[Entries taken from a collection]
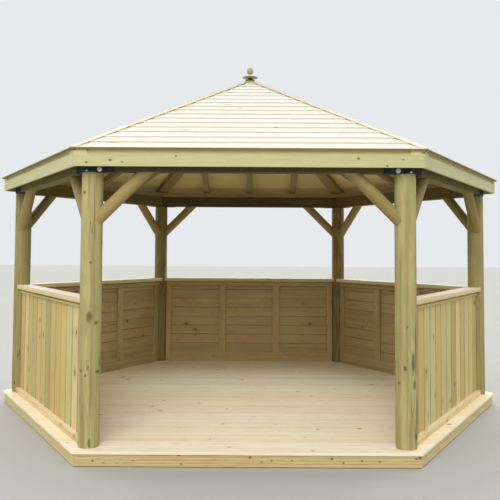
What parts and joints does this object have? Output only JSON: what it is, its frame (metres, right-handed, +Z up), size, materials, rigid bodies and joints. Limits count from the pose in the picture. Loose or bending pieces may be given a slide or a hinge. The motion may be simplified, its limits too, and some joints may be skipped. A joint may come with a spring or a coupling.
{
  "type": "hexagonal garden gazebo",
  "caption": "Hexagonal timber garden gazebo with round braced posts, low boarded walls, an open front, a raised deck and a stepped boarded roof with a turned finial.",
  "frame": {"origin": "middle of the base underside, on the ground", "axes": "+Z up, -Y out of the open front, +X to the right seen from in front"},
  "size_m": [4.8126, 4.1682, 3.2347],
  "materials": {
    "deck_timber": "grooved softwood, sawn",
    "frame_timber": "sawn softwood",
    "base_timber": "reeded softwood",
    "post_timber": "turned round softwood pole",
    "beam_timber": "planed softwood",
    "brace_timber": "turned round softwood pole",
    "bracket_steel": "zinc plated sheet, dulled",
    "roof_timber": "sawn softwood boards",
    "fascia_timber": "planed softwood",
    "finial_timber": "turned softwood",
    "panel_timber": "planed softwood boards",
    "rail_timber": "planed softwood"
  },
  "bodies": {
    "root": {"deck_boards": "deck_timber", "base_frame": "frame_timber", "base_fascia": "base_timber", "post_front_right": "post_timber", "post_right": "post_timber", "post_rear_right": "post_timber", "post_rear_left": "post_timber", "post_left": "post_timber", "post_front_left": "post_timber", "ring_beam": "beam_timber", "braces_front_right": "brace_timber", "braces_right": "brace_timber", "braces_rear_right": "brace_timber", "braces_rear_left": "brace_timber", "braces_left": "brace_timber", "braces_front_left": "brace_timber", "post_brackets": "bracket_steel", "roof_boards_front": "roof_timber", "roof_boards_front_right": "roof_timber", "roof_boards_rear_right": "roof_timber", "roof_boards_rear": "roof_timber", "roof_boards_rear_left": "roof_timber", "roof_boards_front_left": "roof_timber", "roof_frame_front": "frame_timber", "roof_frame_front_right": "frame_timber", "roof_frame_rear_right": "frame_timber", "roof_frame_rear": "frame_timber", "roof_frame_rear_left": "frame_timber", "roof_frame_front_left": "frame_timber", "eaves_fascia": "fascia_timber", "hip_caps": "roof_timber", "finial": "finial_timber", "panel_front_right": "panel_timber", "panel_rear_right": "panel_timber", "panel_rear": "panel_timber", "panel_rear_left": "panel_timber", "panel_front_left": "panel_timber", "cap_rail_front_right": "rail_timber", "cap_rail_rear_right": "rail_timber", "cap_rail_rear": "rail_timber", "cap_rail_rear_left": "rail_timber", "cap_rail_front_left": "rail_timber"}
  },
  "joints": []
}
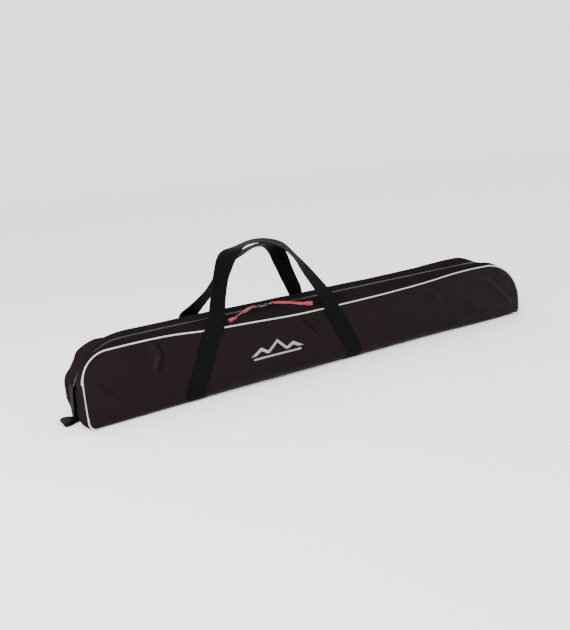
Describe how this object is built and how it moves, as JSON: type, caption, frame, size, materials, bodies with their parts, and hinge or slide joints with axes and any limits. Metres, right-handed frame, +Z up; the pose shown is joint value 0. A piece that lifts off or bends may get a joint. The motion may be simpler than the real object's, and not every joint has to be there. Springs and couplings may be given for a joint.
{
  "type": "ski bag",
  "caption": "Long padded soft bag for skis, with a two-way zipper along its top, two webbing carry handles and a grab tab at each end.",
  "frame": {"origin": "centre of the base, on the surface that the bag lies on", "axes": "+X along the bag to its right end as seen from the front, -Y out of the front face with the print, +Z up"},
  "size_m": [1.248, 0.146, 0.2998],
  "materials": {
    "shell_nylon": "dark brown-black coated nylon, fine plain weave",
    "padding_foam": "closed-cell foam sheet",
    "lining_fabric": "thin grey polyester lining",
    "binding_tape": "black seam binding",
    "webbing": "black ribbed polyester webbing",
    "thread": "black bonded thread",
    "piping": "silver-grey covered cord, slightly reflective",
    "zip_tape": "black woven zipper tape",
    "zip_coil": "black nylon coil",
    "zip_metal": "black painted die-cast metal",
    "pull_cord": "bright red braided cord",
    "pull_end": "bright red moulded end",
    "emblem_print": "silver-grey screen print"
  },
  "bodies": {
    "bag": {"foam_base": "padding_foam", "foam_front": "padding_foam", "foam_rear": "padding_foam", "front_piping": "piping", "front_seam_binding": "binding_tape", "left_end_gusset_front": "shell_nylon", "left_end_gusset_rear": "shell_nylon", "left_end_tab_band": "webbing", "left_end_tab_loop": "webbing", "left_end_zip_coils": "zip_coil", "left_end_zip_stop": "zip_metal", "left_end_zip_tapes": "zip_tape", "lining": "lining_fabric", "outer_shell": "shell_nylon", "printed_emblem": "emblem_print", "rear_piping": "piping", "rear_seam_binding": "binding_tape", "right_end_gusset_front": "shell_nylon", "right_end_gusset_rear": "shell_nylon", "right_end_tab_band": "webbing", "right_end_tab_loop": "webbing", "right_end_zip_coils": "zip_coil", "right_end_zip_stop": "zip_metal", "right_end_zip_tapes": "zip_tape", "sewn_strap_left": "webbing", "sewn_strap_right": "webbing", "strap_stitching": "thread"},
    "front_flap": {"front_top_strip": "shell_nylon", "front_zip_tape": "zip_tape", "front_zip_coil": "zip_coil"},
    "rear_flap": {"rear_top_strip": "shell_nylon", "rear_zip_tape": "zip_tape", "rear_zip_coil": "zip_coil"},
    "front_carry_handle": {"front_handle": "webbing"},
    "rear_carry_handle": {"rear_handle": "webbing"},
    "left_zip_slider": {"left_slider": "zip_metal"},
    "right_zip_slider": {"right_slider": "zip_metal"},
    "left_zip_pull": {"left_puller": "zip_metal", "left_pull_cord_a": "pull_cord", "left_pull_cord_b": "pull_cord", "left_pull_end": "pull_end"},
    "right_zip_pull": {"right_puller": "zip_metal", "right_pull_cord_a": "pull_cord", "right_pull_cord_b": "pull_cord", "right_pull_end": "pull_end"}
  },
  "joints": [
    {"name": "right_slider_run", "type": "slide", "parent": "bag", "child": "right_zip_slider", "axis": [1, 0, 0], "range_m": [0, 0.621]},
    {"name": "left_slider_run", "type": "slide", "parent": "bag", "child": "left_zip_slider", "axis": [-1, 0, 0], "range_m": [0, 0.2955]},
    {"name": "front_flap_fold", "type": "hinge", "parent": "bag", "child": "front_flap", "pos_m": [0, -0.0556, 0.141], "axis": [1, 0, 0], "range_deg": [-75, 0], "deforming": ["front_zip_tape", "front_zip_coil"]},
    {"name": "rear_flap_fold", "type": "hinge", "parent": "bag", "child": "rear_flap", "pos_m": [0, 0.0556, 0.141], "axis": [1, 0, 0], "range_deg": [0, 75], "deforming": ["rear_zip_tape", "rear_zip_coil"]},
    {"name": "front_handle_swing", "type": "hinge", "parent": "bag", "child": "front_carry_handle", "pos_m": [0, -0.0678, 0.1304], "axis": [1, 0, 0], "range_deg": [0, 150]},
    {"name": "rear_handle_swing", "type": "hinge", "parent": "bag", "child": "rear_carry_handle", "pos_m": [0, 0.0678, 0.1304], "axis": [1, 0, 0], "range_deg": [-150, 0]},
    {"name": "left_pull_swing", "type": "hinge", "parent": "left_zip_slider", "child": "left_zip_pull", "pos_m": [-0.173, 0, 0.1541], "axis": [0, 1, 0], "range_deg": [0, 90]},
    {"name": "right_pull_swing", "type": "hinge", "parent": "right_zip_slider", "child": "right_zip_pull", "pos_m": [-0.1525, 0, 0.1541], "axis": [0, 1, 0], "range_deg": [-90, 0]}
  ],
  "couplings": [
    {"joint": "left_slider_run", "follows": "right_slider_run", "ratio": 0.4758},
    {"joint": "front_flap_fold", "follows": "right_slider_run", "rad_per_m": -2.1},
    {"joint": "rear_flap_fold", "follows": "right_slider_run", "rad_per_m": 2.1}
  ]
}
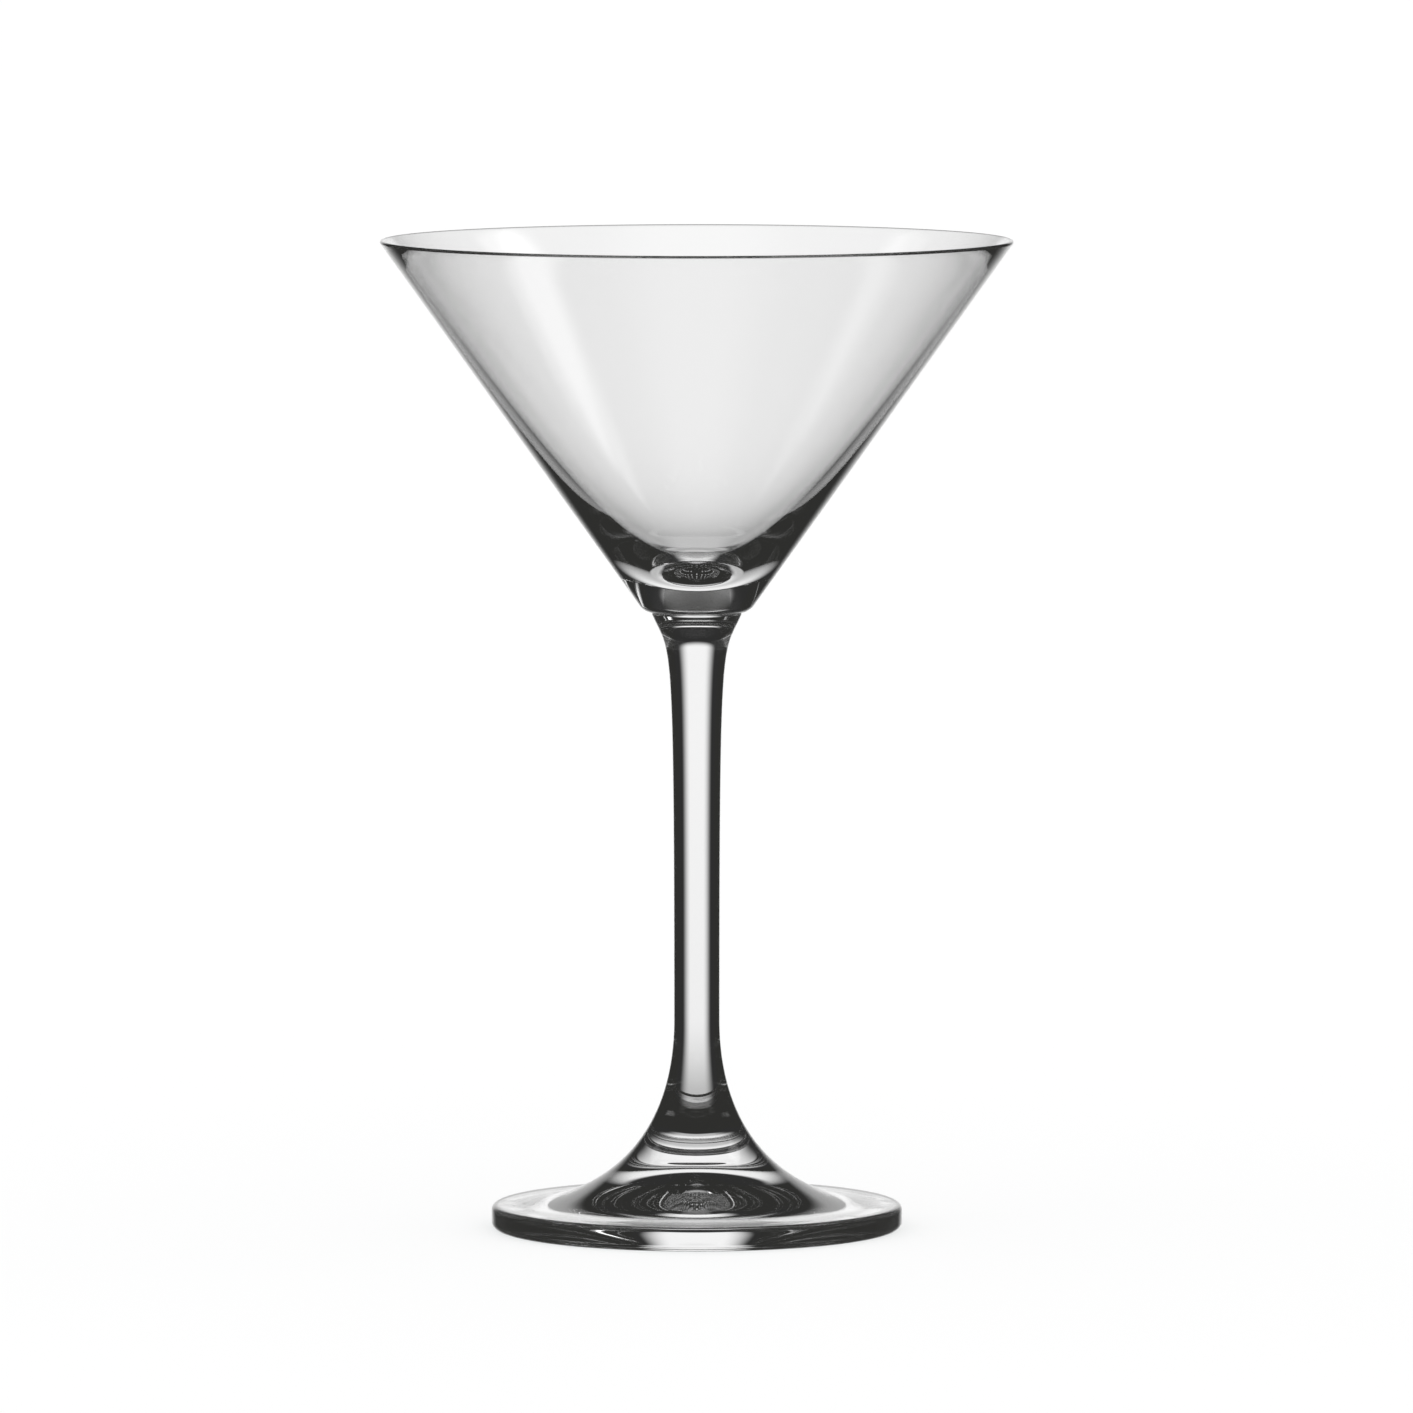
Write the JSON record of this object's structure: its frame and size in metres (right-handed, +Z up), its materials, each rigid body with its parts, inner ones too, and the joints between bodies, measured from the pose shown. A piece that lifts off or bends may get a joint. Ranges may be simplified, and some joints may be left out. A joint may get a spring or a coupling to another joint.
{
  "type": "martini glass",
  "caption": "Stemmed cocktail glass with a straight-sided conical bowl, slender drawn stem and round flared foot with a thick rounded edge.",
  "frame": {"origin": "on the glass's axis, at the height of the surface it stands on", "axes": "+Z up along the axis of the stem; X and Y are any two horizontal directions, because every piece is round"},
  "size_m": [0.1084, 0.1084, 0.17],
  "materials": {
    "bowl_glass": "clear, fire-polished, blown",
    "stem_glass": "clear, fire-polished, drawn",
    "foot_glass": "clear, fire-polished, pressed, faint wear on the standing ring"
  },
  "bodies": {
    "root": {"bowl": "bowl_glass", "stem": "stem_glass", "foot": "foot_glass"}
  },
  "joints": []
}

YOUR GOAL:
Find "Write the JSON" in the data above, then repeat that line and all lines after it exactly, ending with the final line.

SOLUTION TO THIS TASK:
Write the JSON record of this object's structure: its frame and size in metres (right-handed, +Z up), its materials, each rigid body with its parts, inner ones too, and the joints between bodies, measured from the pose shown. A piece that lifts off or bends may get a joint. Ranges may be simplified, and some joints may be left out. A joint may get a spring or a coupling to another joint.
{
  "type": "martini glass",
  "caption": "Stemmed cocktail glass with a straight-sided conical bowl, slender drawn stem and round flared foot with a thick rounded edge.",
  "frame": {"origin": "on the glass's axis, at the height of the surface it stands on", "axes": "+Z up along the axis of the stem; X and Y are any two horizontal directions, because every piece is round"},
  "size_m": [0.1084, 0.1084, 0.17],
  "materials": {
    "bowl_glass": "clear, fire-polished, blown",
    "stem_glass": "clear, fire-polished, drawn",
    "foot_glass": "clear, fire-polished, pressed, faint wear on the standing ring"
  },
  "bodies": {
    "root": {"bowl": "bowl_glass", "stem": "stem_glass", "foot": "foot_glass"}
  },
  "joints": []
}